Олеша отрывисто поддакивал. Кивая своей великолепной большой головой, причесанной а-ля Титус, с квадратным подбородком, что не соответствовало его небольшому росту, он говорил:
– Да, да. Совершенно верно. Бабель бесконечно прав. «Она – Маяковского тысячи лет, он здесь застрелился у двери любимой», «Не поставить ли лучше точку пули в своем Конце», «Мяукал кот. Коптел, горя, ночник. Звонюсь в звонок. Аптекаря!… Протягивает. Череп. «Яд». Скрестилась кость на кость. Кому даешь? Бессмертен я, твой небывалый гость», – понимаете, товарищи: он был небывалый гость в нашем мире! Помните? «…И вдруг я плавно огибаю прилавок. Потолок разверзается сам… Над домом вишу». – Олеша посмотрел своими серыми глазами слоненка вверх, как бы наблюдая человека, висящего над домом, – от возбуждения он стал, как всегда, немного шепелявить.
– «Над бандой поэтических рвачей и выжиг», – сказал Бабель, не слушая Олешу. – Ведь это же не просто так, для красного словца.

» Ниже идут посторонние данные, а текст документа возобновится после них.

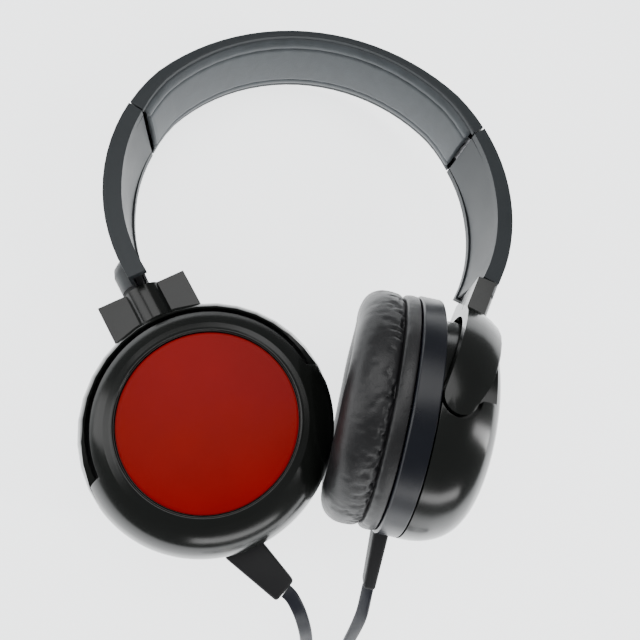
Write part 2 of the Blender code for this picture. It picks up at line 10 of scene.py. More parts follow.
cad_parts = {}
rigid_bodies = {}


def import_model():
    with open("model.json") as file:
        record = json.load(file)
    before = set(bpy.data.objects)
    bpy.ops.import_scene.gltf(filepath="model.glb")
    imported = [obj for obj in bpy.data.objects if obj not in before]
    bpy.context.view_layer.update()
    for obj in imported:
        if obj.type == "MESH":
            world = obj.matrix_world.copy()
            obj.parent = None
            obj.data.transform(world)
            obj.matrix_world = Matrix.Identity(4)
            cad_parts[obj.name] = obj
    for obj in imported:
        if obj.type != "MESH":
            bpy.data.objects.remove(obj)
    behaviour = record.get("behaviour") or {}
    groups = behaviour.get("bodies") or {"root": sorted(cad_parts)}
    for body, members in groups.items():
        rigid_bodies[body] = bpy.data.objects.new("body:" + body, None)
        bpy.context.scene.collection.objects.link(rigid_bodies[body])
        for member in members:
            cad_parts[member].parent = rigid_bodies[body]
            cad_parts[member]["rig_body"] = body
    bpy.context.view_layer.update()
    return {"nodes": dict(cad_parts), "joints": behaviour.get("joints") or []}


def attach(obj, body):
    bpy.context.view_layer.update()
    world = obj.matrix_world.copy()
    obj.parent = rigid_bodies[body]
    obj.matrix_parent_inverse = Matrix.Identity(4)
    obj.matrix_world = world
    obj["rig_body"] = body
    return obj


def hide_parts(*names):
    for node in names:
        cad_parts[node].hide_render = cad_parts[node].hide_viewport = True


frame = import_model()

# --- Table, lights and camera ---------------------------------------------------------
# The headphones lie on a plain pale table under a soft light from above. Weaker ones at
# the left, the right and the front give the polished parts their soft edges.

MM = 0.001


def soft_light(name, place, aim, size, power, colour=(1, 1, 1)):
    light = bpy.data.lights.new(name, "AREA")
    light.shape = "RECTANGLE"
    light.size, light.size_y = size
    light.energy = power
    light.color = colour
    made = bpy.data.objects.new(name, light)
    made.location = place
    made.rotation_euler = (Vector(aim) - Vector(place)).to_track_quat("-Z", "Y").to_euler()
    bpy.context.scene.collection.objects.link(made)


soft_light("overhead_softbox", (-0.1, 0.35, 0.8), (0, 0, 0), (0.7, 0.5), 3.2)
soft_light("left_softbox", (-0.75, 0.1, 0.45), (0, 0, 0.03), (0.35, 0.8), 2.6)
soft_light("right_strip", (0.7, -0.25, 0.4), (0.02, 0, 0.04), (0.12, 0.7), 3.0)
soft_light("front_strip", (0.1, -0.7, 0.3), (0, 0, 0.04), (0.6, 0.12), 1.5)

world = bpy.data.worlds.new("pale_room")
world.use_nodes = True
world.node_tree.nodes["Background"].inputs["Color"].default_value = (0.93, 0.95, 0.96, 1)
world.node_tree.nodes["Background"].inputs["Strength"].default_value = 0.3
bpy.context.scene.world = world

camera_data = bpy.data.cameras.new("camera")
camera_data.lens = 29.45
camera_data.sensor_width = 36.0
camera_data.clip_start = 0.01
camera = bpy.data.objects.new("camera", camera_data)
camera.location = (-51.06 * MM, -29.16 * MM, 216.14 * MM)
camera.rotation_euler = [math.radians(a) for a in (5.78, -16.31, -0.72)]
bpy.context.scene.collection.objects.link(camera)
bpy.context.scene.camera = camera


def new_material(name, colour, roughness, metallic=0.0):
    made = bpy.data.materials.new(name)
    made.use_nodes = True
    shader = made.node_tree.nodes["Principled BSDF"]
    shader.inputs["Base Color"].default_value = (*colour, 1)
    shader.inputs["Roughness"].default_value = roughness
    shader.inputs["Metallic"].default_value = metallic
    return made, made.node_tree.nodes, made.node_tree.links, shader


def as_object(bm, name, *materials, smooth_angle=35):
    """A new piece from a bmesh, smooth except over edges sharper than the angle."""
    mesh = bpy.data.meshes.new(name)
    bm.to_mesh(mesh)
    bm.free()
    for material in materials:
        mesh.materials.append(material)
    mesh.shade_smooth()
    mesh.set_sharp_from_angle(angle=math.radians(smooth_angle))
    made = bpy.data.objects.new(name, mesh)
    bpy.context.scene.collection.objects.link(made)
    return made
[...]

Это написано кровью сердца. Значит, есть банда. Понимаете?
– Подождите, – сказал Олеша. – Это не самое странное. Самое странное, даже, я бы сказал, необъяснимое, при всей своей материальности, было то, что я видел вчера в Гендриковом переулке, где еще совсем недавно мы играли в карты до рассвета… Вы знаете, что это? Мозг Маяковского. Я его уже видел. Почти видел. Во всяком случае, мимо меня пронесли мозг Маяковского.
И Олеша, перескакивая с образа на образ, рассказал нам то, что потом с такой поразительной художественной точностью появилось в его книге «Ни дня без строчки».
«…вдруг стали слышны из его комнаты громкие стуки – очень громкие, бесцеремонно громкие: так могут рубить, казалось, только дерево. Это происходило вскрытие черепа, чтобы изъять мозг. Мы слушали в тишине, полной ужаса. Затем из комнаты вышел человек в белом халате и сапогах – не то служитель, не то какой-то медицинский помощник, словом, человек посторонний нам всем; и этот человек нес таз, покрытый белым платком, приподнявшимся посередине и чуть образующим пирамиду, как если бы этот солдат в сапогах и халате нес сырную пасху. В тазу был мозг Маяковского…»
Молодой Олеша, молодой Бабель, молодой я. Конечно, сравнительно. Мы-то сами себе казались уже не молодыми. С легкой руки Асеева считалось, что:
«Мы никогда не встретим сорок».
Подбирались к сорока. Особенно остро ощущали это сегодня, когда вместе с Маяковским уходила какая-то часть нашей жизни.
– Теперь мы особенно нежно должны любить друг друга, – говорил Бабель, гладя меня и Олешу по плечам.